A snapshot: East Hampton, late summer, a lawn party at a house on the ocean overlooking the dunes. The host is a prince of private equity known for dressing well. One of his guests is Steven Cohen, the publicity-shy billionaire whose SAC Capital, with $16 billion under management, is perhaps the most revered of the 10,000 or so hedge funds spawned by this giddily rich time. Nearby is Daniel Loeb, of Third Point, one of the better-known “activist” hedge funds, who hopes to move soon into a 10,700-square-foot, $45 million penthouse at l5 Central Park West, a Manhattan monument to the new gilded age. Gliding easily between them is art dealer Larry Gagosian, so successful at selling Bacons and Serras to Wall Street’s new titans-including to Cohen-that he now travels in his own private jet and has his own helicopter to take him to it.
But here’s the odd thing: despite the beauty of the ocean view, nearly all the guests have their backs to it. Cohen is deep in conversation with a colleague who seems to be pitching him a deal. Loeb hovers close to his wife, a former yoga teacher. Gagosian is near his stunning young girlfriend. No one notices the clouds that are, quite literally, on the horizon. Snap.
Six weeks later, the photograph is cracked and sepia-toned, curling at the edges, a historic print. In just that short time, the storm has hit and nothing looks the same.
It may be premature to say our gilded age has ended. Third Point dropped 10 percent in October, bringing it down 27 percent for the year, but Daniel Loeb is still moving into his extravagant new apartment. Steven Cohen’s SAC was down 11 percent in October and 18 percent for the year to date, but that still leaves him plenty of money to add a second ice-skating rink to his Greenwich, Connecticut, estate. And Larry Gagosian is still selling plenty of art.

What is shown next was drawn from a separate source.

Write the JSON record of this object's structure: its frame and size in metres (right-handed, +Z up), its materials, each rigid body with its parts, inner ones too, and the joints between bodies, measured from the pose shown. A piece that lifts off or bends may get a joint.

What’s definitely gone-along with Lehman Brothers and Bear Stearns-is leverage, at least to the dizzying degree it was recently used by Wall Street’s investment banks, hedge funds, and private-equity firms to parlay each dollar of their assets into $10, $20, even $30 or more of credit to make gargantuan deals and profits. The credit crunch has made such leverage as quaint as the market in Dutch tulips. Without it, Wall Street salaries have already started drifting gently back to earth like so many limp balloons.
Gone, too, are jobs-lots and lots of them. Along with a sizable portion of Lehman’s 26,000 worldwide, and Bear Stearns’s 14,000, Wall Street firms across the board-even Goldman Sachs-are cutting back, and that pain radiates out to the limousine drivers and caterers and lawyers and personal trainers and restaurant owners and real-estate brokers who rely on Wall Street clients, not to mention to the many nonprofits and charities that have grown accustomed to Wall Street money. The latest estimate of jobs New York will lose, both on and off Wall Street, is l60,000. Governor David Paterson says the state’s budget deficit has already reached $12.5 billion. In New York City, where Wall Street accounts for more than a quarter of the tax revenues, Mayor Michael Bloomberg thinks the financial-sector crisis will leave a $2 billion hole in the next fiscal year’s budget.
Almost everyone has lost something-if not their jobs, then 25 to 50 percent of their retirement savings-and nearly everyone is glum, anxious, hung over. Prudence is the watchword now: sackcloth after the brilliant silks and brocades of the gilded age. The day after Lehman Brothers went down, a high-end Manhattan department store reportedly had the biggest day of returns in its history. “Because the wives didn’t want the husbands to get the credit-card bills,” says a fashion-world insider. A prominent designer says ruefully, “People really aren’t shopping at all unless there’s a deal or sale. It’s pretty dramatic-they have the stores at their mercy.”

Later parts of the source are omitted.